Jocelyn McCalla, diretora executiva da Coalisão Nacional dos Direitos dos Haitianos, aponta para a falta de visão e vontade política em investir em capacidade de resposta a desastres naturais. “O Fundo de Reconstrução do Haiti – um fundo monetário estabelecido em 2010 e gerenciado pelo Banco Central em nome de diversos países – direcionou até o dia 30 de junho deste ano, uma quantia irrisória de 16,7 milhões de dólares, de um total de 351 milhões, para alívio de desastres,” McCalla escreve. “Uma das razões pelas quais somente uma pequena fração do dinheiro tenha sido usada até o momento é que a maioria do dinheiro seria destinada para a reconstrução do terremoto.”
Política da Morte
A devastação atual do Haiti é o resultado não somente de uma pobreza herdada e da vulnerabilidade climática, mas também do necropoder, ou a política da morte.

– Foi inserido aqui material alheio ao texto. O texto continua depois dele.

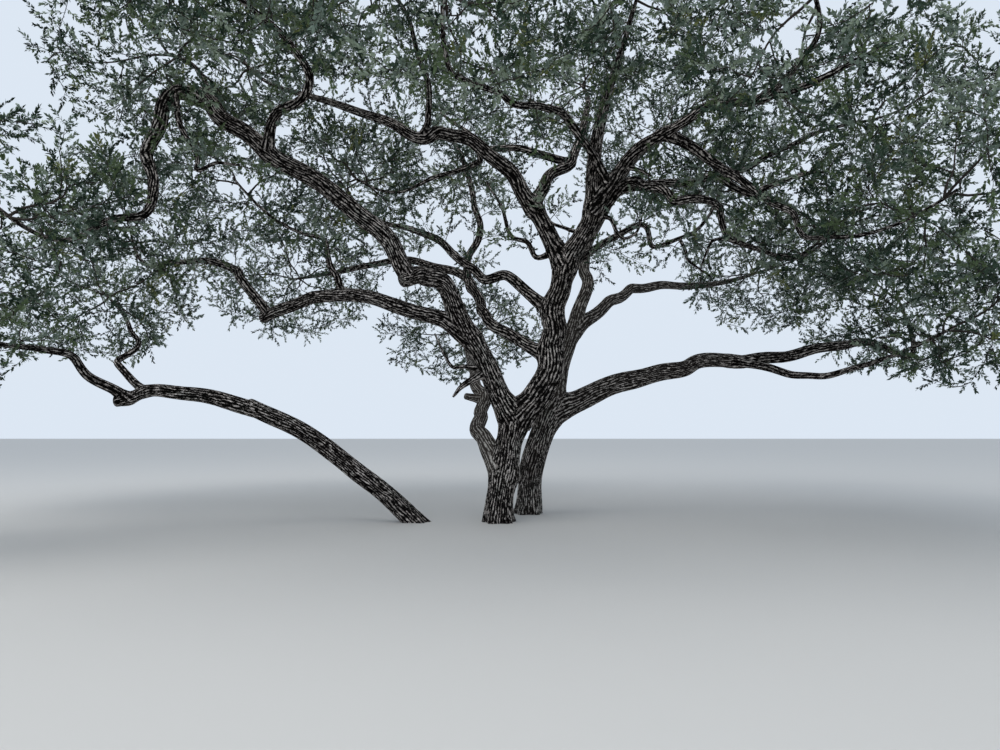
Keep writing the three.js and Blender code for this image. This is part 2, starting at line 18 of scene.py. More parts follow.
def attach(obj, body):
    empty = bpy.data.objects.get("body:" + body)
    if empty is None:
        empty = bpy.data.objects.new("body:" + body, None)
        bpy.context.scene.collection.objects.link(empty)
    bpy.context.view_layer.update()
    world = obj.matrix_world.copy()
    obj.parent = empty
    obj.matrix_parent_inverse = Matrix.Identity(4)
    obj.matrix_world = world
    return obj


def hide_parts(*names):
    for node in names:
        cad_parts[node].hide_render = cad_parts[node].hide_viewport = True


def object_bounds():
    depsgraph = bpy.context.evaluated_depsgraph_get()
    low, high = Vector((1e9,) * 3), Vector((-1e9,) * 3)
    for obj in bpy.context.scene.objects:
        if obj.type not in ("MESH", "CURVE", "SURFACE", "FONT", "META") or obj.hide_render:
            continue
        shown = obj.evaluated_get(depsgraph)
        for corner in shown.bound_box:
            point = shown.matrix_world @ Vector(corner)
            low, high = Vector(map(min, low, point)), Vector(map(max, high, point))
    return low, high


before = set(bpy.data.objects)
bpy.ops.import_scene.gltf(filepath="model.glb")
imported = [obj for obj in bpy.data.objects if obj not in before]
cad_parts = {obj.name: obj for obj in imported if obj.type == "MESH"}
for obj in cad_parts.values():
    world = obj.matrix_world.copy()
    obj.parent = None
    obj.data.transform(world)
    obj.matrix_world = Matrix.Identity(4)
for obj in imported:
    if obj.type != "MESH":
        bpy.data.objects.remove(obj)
cad_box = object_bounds()
print("frame:", len(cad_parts), "nodes in a box of", [list(corner) for corner in cad_box])

# %% [markdown]
# ## Chance that always falls the same way
# A tree needs thousands of small accidents, and every run must give the same tree. So the
# accidents come from a short formula with two keys: one for the thing that grows and one
# for the question asked. It takes whole arrays too, which makes it fast. The questions
# have names. Where one is asked of several things with one key, their index is added.

# %% Seeded chance
GOLDEN_ANGLE = math.pi * (3 - math.sqrt(5))
NEARLY_ZERO = 1e-9
KEY_WAVE = 12.9898
QUESTION_WAVE = 78.233
WAVE_HEIGHT = 43758.5453  # so high that only its last digits count, which fall like chance
WANDER = np.arange(3)  # the first three questions: where a line's wander starts on each axis
ASK = dict(
    spin=1, branch_roll=7, spray_roll=19, spray_swing=31,
    leaf_turn=2, leaf_slant=9, leaf_tilt=11, leaf_size=14,
    waves=3, shoot_turn=5, shoot_stray=6, shoot_slant=7, shoot_length=8,
    own_green=21, shoot_green=22, spray_green=23, fill_place=101,
    sprout_stray=41, sprout_turn=42, sprout_slant=43, sprout_length=44, sprouts=45,
)


def chance(key, question):
    """A number from 0 to 1, always the same for the same two keys."""
    wave = np.sin(key * KEY_WAVE + question * QUESTION_WAVE) * WAVE_HEIGHT
    return wave - np.floor(wave)


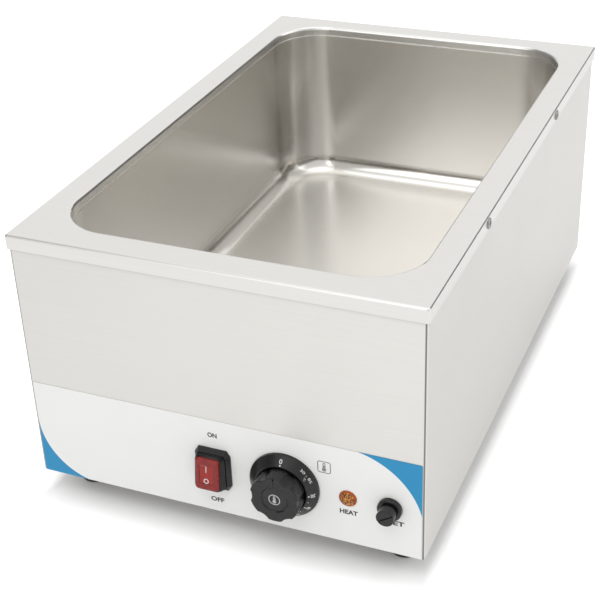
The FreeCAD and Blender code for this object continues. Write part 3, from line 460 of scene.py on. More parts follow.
@dataclass(frozen=True)
class BrushedSteel(Finish):
    """Stainless sheet with a fine grain along it."""

    tint: Colour
    shade: float = 0.975
    tone_band: Point = (0.36, 0.64)
    roughness: float = 0.29
    wear: Point = (0.006, 0.01)
    streak_band: Point = (0.3, 0.7)
    streak: float = 0.01
    line_length: float = 60.0
    line_width: float = 0.28
    grain_depth: float = 0.0012
    patch: float = 70.0
    anisotropy: float = 0.5
    painted_fold_reflection: float = 0.0
    painted_occlusion_share: float = 0.0
    painted_occlusion_reach: float = 5.0

    def wire(self, surface: Surface) -> None:
        """Lay the grain and the handling marks, and paint dark along the bends and shade under
        overhangs.

        Args:
            surface: The material in the making.
        """
        grain = surface.grain(self.line_length, self.line_width)
        tone = grain.outputs["Tone"]
        share = surface.remap(tone, *self.tone_band)
        base = surface.blend(share, scaled(self.tint, self.shade), self.tint)
        # Painted reflection: the colour darkens along the upright bends, on their side towards the
        # front or the back.
        if self.painted_fold_reflection:
            base = surface.shaded(base, surface.effect(bend_lines()), self.painted_fold_reflection)
        # Painted shade: the colour darkens where ambient occlusion finds a surface running in
        # under another.
        if self.painted_occlusion_share:
            painted_occlusion_mask = surface.effect(crevices(), {"Reach": self.painted_occlusion_reach})
            base = surface.shaded(base, painted_occlusion_mask, self.painted_occlusion_share)
        rough = surface.worn(surface.marks(self.patch), self.roughness, self.wear)
        streaks = surface.remap(tone, *self.streak_band, -self.streak, self.streak)
        flat = surface.remap(surface.levelness(), *FLAT_BAND)
        surface.put(
            Base_Color=base,
            Metallic=1.0,
            Roughness=surface.calc("ADD", rough, streaks),
            Anisotropic=self.anisotropy,
            Tangent=surface.join(0.0, flat, surface.calc("SUBTRACT", 1.0, flat)),
        )
        surface.relief(grain.outputs["Height"], self.grain_depth)


@dataclass(frozen=True)
class DrawnTank(Finish):
    """The welded tank: satin walls and floor, with polished seams between them."""

    tint: Colour = (0.775, 0.757, 0.722)
    shade: float = 0.98
    tone_band: Point = (0.35, 0.65)
    wall_roughness: float = 0.25
    floor_roughness: float = 0.30
    seam_roughness: float = 0.10
    wear: Point = (0.004, 0.008)
    floor_band: Point = (0.45, 0.55)
    seam_start: Point = (0.03, 0.12)
    seam_end: Point = (0.97, 0.995)
    line_length: float = 90.0
    line_width: float = 0.3
    grain_depth: float = 0.0005
    patch: float = 110.0
    softening: float = 3.0

    def wire(self, surface: Surface) -> None:
        """Lay the grain, and smooth the seams between walls and floor.

        Args:
            surface: The material in the making.
        """
        grain = surface.grain(self.line_length, self.line_width)
        share = surface.remap(grain.outputs["Tone"], *self.tone_band)
        lying = surface.levelness()
        level = surface.remap(lying, *self.floor_band, self.wall_roughness, self.floor_roughness)
        starts = surface.remap(lying, *self.seam_start)
        seam = surface.calc("MULTIPLY", starts, surface.remap(lying, *self.seam_end, 1.0, 0.0))
        drop = surface.calc("MULTIPLY", seam, surface.calc("SUBTRACT", level, self.seam_roughness))
        wear = surface.worn(surface.marks(self.patch), 0.0, self.wear)
        surface.put(
            Base_Color=surface.blend(share, scaled(self.tint, self.shade), self.tint),
            Metallic=1.0,
            Roughness=surface.calc("ADD", surface.calc("SUBTRACT", level, drop), wear),
        )
        soft = surface.edges(self.softening).outputs["Normal"]
        surface.relief(grain.outputs["Height"], self.grain_depth, soft)


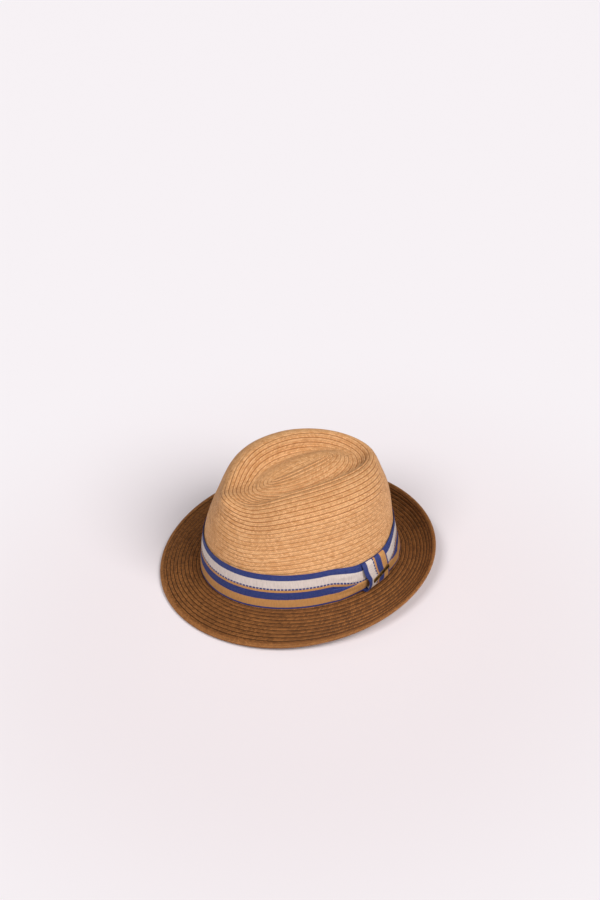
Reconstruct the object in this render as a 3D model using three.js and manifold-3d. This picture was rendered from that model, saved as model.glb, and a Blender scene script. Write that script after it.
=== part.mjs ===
// Sewn-braid trilby (short-brim fedora): tan crown with a teardrop dent, brown
// brim turned up at the sides and back and dipped at the front, striped ribbon
// band with a loop keeper and a small metal bar, sweatband inside.
//
// Units are millimetres, +Z is up, the front of the hat faces -Y and the
// wearer's left is +X. The hat is described in its own headline frame (z = 0 at
// the joint of crown and brim) and the outer group then leans it back by
// REST_TILT_DEG and lifts it, so that it stands on the front edge of the brim
// and on the low line of the brim behind the crown.
//
// "Position angle" a runs from the front (0) through the wearer's left (90) and
// the back (180): x = W sin a, y = -L cos a.

import * as THREE from 'three';
import { mergeVertices } from 'three/addons/utils/BufferGeometryUtils.js';
import Module from 'manifold-3d';

// ---------------------------------------------------------------- dimensions
const HEAD_B = 85.5;              // headline oval, half width, outside of the ribbon
const HEAD_A = 102.5;             // headline oval, half length
const HEAD_SADDLE = 1.0;          // the headline rises at the sides by this much, dips front and back
const BRAID_T = 1.3;              // thickness of the sewn braid
const RIBBON_T = 0.8;             // grosgrain ribbon
const RIBBON_GAP = 0.3;           // air between crown and ribbon
const RIBBON_H = 38.0;            // ribbon width
const RIBBON_DIP = 6.0;           // the keeper pulls the ribbon's upper edge down by this much
const SWEAT_T = 1.0;              // sweatband thickness
const SWEAT_H = 30.0;             // sweatband height
const WIRE_D = 0.8;               // stiffening wire in the brim edge
const SEGMENTS = 60;              // steps around the hat

// crown ovals from the headline up, over the crest and into the dent:
// half width, front length, back length, height at front / side / back,
// share of the front pinch
const CROWN = [
  { w: 83.9, f: 100.9, b: 100.9, zf: -1.0, zs: 1.0, zb: -1.0, pinch: 0.00, lift: 0.00 },
  { w: 80.7, f: 97.3, b: 93.0, zf: 36.2, zs: 38.2, zb: 36.2, pinch: 0.00, lift: 0.00 },
  { w: 73.8, f: 91.2, b: 88.5, zf: 70.2, zs: 75.4, zb: 70.8, pinch: 0.40, lift: 0.50 },
  { w: 67.2, f: 86.3, b: 82.1, zf: 87.2, zs: 98.8, zb: 89.6, pinch: 1.00, lift: 1.00 },
  { w: 44.1, f: 76.0, b: 73.1, zf: 100.0, zs: 112.1, zb: 102.8, pinch: 0.60, lift: 1.00 },
  { w: 38.8, f: 68.0, b: 67.3, zf: 97.5, zs: 108.1, zb: 101.5, pinch: 0.40, lift: 0.75 },
  { w: 33.2, f: 60.0, b: 60.2, zf: 95.0, zs: 102.0, zb: 101.0, pinch: 0.20, lift: 0.40 },
  { w: 26.5, f: 52.0, b: 52.0, zf: 93.9, zs: 100.5, zb: 103.0, pinch: 0.10, lift: 0.15 },
  { w: 18.4, f: 43.9, b: 42.8, zf: 95.4, zs: 103.0, zb: 106.1, pinch: 0.00, lift: 0.00 },
  { w: 9.2, f: 35.2, b: 32.6, zf: 97.4, zs: 105.1, zb: 108.6, pinch: 0.00, lift: 0.00 },
];
const TIP_FRONT = 28.0;           // the braid starts as a short line: its front end
const TIP_BACK = 24.0;            // and its back end
const TIP_ZF = 98.9;
const TIP_ZB = 109.6;
const PINCH_ANGLE = 31.0;         // degrees from the front
const PINCH_SPREAD = 26.0;
const PINCH_DEPTH = 5.5;          // inward
const PINCH_DROP = 8.0;           // downward on the crest

// keeper loop and its metal bar, on the wearer's left
const KEEPER_ANGLE = 115.0;       // position angle of its middle
const KEEPER_W = 36.0;            // along the band
const KEEPER_T = 0.9;
const KEEPER_STAND = 4.6;         // crown surface to the keeper's inner face
const BAR_L = 25.0;
const BAR_H = 4.4;
const BAR_T = 1.2;
const BAR_Z = 12.5;               // height of the bar's middle above the headline
const BAR_ALONG = 3.2;            // its middle, from the keeper's middle towards the back
const BAR_TILT_DEG = 14.0;        // its rear end sits higher
const PRONG_D = 0.9;
const PRONG_SPACING = 15.0;
const FOLD_LENGTH = 60.0;         // gathered folds, from the keeper's middle

// rest pose
const REST_TILT_DEG = -3.2147;     // lean back about X
const REST_SHIFT = [0.0, 3.4345, 9.7195];

const RAD = Math.PI / 180;
const wasm = await Module();
wasm.setup();

// ------------------------------------------------------------------ helpers
// natural cubic spline through vectors p[i] at parameters t[i]
function spline(t, p) {
  const n = t.length, dims = p[0].length;
  const m = [];
  for (let d = 0; d < dims; d++) {
    const a = new Array(n).fill(0), b = new Array(n).fill(1), c = new Array(n).fill(0), r = new Array(n).fill(0);
    for (let i = 1; i < n - 1; i++) {
      const h0 = t[i] - t[i - 1], h1 = t[i + 1] - t[i];
      a[i] = h0; b[i] = 2 * (h0 + h1); c[i] = h1;
      r[i] = 6 * ((p[i + 1][d] - p[i][d]) / h1 - (p[i][d] - p[i - 1][d]) / h0);
    }
    for (let i = 1; i < n; i++) {
      const w = a[i] / b[i - 1];
      b[i] -= w * c[i - 1];
      r[i] -= w * r[i - 1];
    }
    const s = new Array(n).fill(0);
    for (let i = n - 2; i > 0; i--) s[i] = (r[i] - c[i] * s[i + 1]) / b[i];
    m.push(s);
  }
  return (x) => {
    let i = 0;
    while (i < n - 2 && x > t[i + 1]) i++;
    const h = t[i + 1] - t[i], u = (t[i + 1] - x) / h, v = (x - t[i]) / h;
    return p[i].map((_, d) => u * p[i][d] + v * p[i + 1][d]
      + ((u * u * u - u) * m[d][i] + (v * v * v - v) * m[d][i + 1]) * h * h / 6);
  };
}

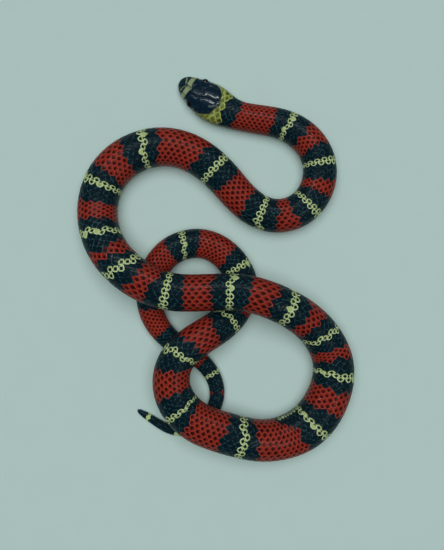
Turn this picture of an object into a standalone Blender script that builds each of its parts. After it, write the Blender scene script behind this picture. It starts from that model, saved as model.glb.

Achille Mbember, filósofo africano e escolar, conecta o necropoder – que seriam estratégias e tecnologias que expõem deliberadamente determinadas populações ao poder da morte – com dominação colonial, exploração do capitalismo e desumanização racial.
Durante os anos de escravidão dos africanos e colonização francesa, e depois durante a ocupação americana no começo do século XX, os haitianos foram sistematicamente desapropriados e sujeitos a violência e morte.
Atualmente, haitianos continuam a ser expostos a tais políticas desumanas pelo seu próprio estado. Em uma nação com extrema discrepância econômica como o Haiti, quando autoridades nacionais e internacionais ignoram o investimento em medidas de prevenção e mitigação de desastres naturais e estruturas mais seguras em comunidades com baixa renda, tais autoridades ignoram o valor da vida de milhões de haitianos. Esta forma de necropoder é brutal. Ao considerar a vida de milhões de haitianos descartáveis, autoridades nacionais e internacionais também os forçam a atravessar as fronteiras em busca de uma vida com dignidade.
Seja no Haiti, Brasil ou na fronteira entre os EUA e México, ou pelo rápido esquecimento da comunidade internacional sobre a crise humanitária vivida no país, a sensação é que haitianos forçados a se deslocar devido a desastres naturais são tratados como se suas vidas valessem menos ou fossem descartáveis.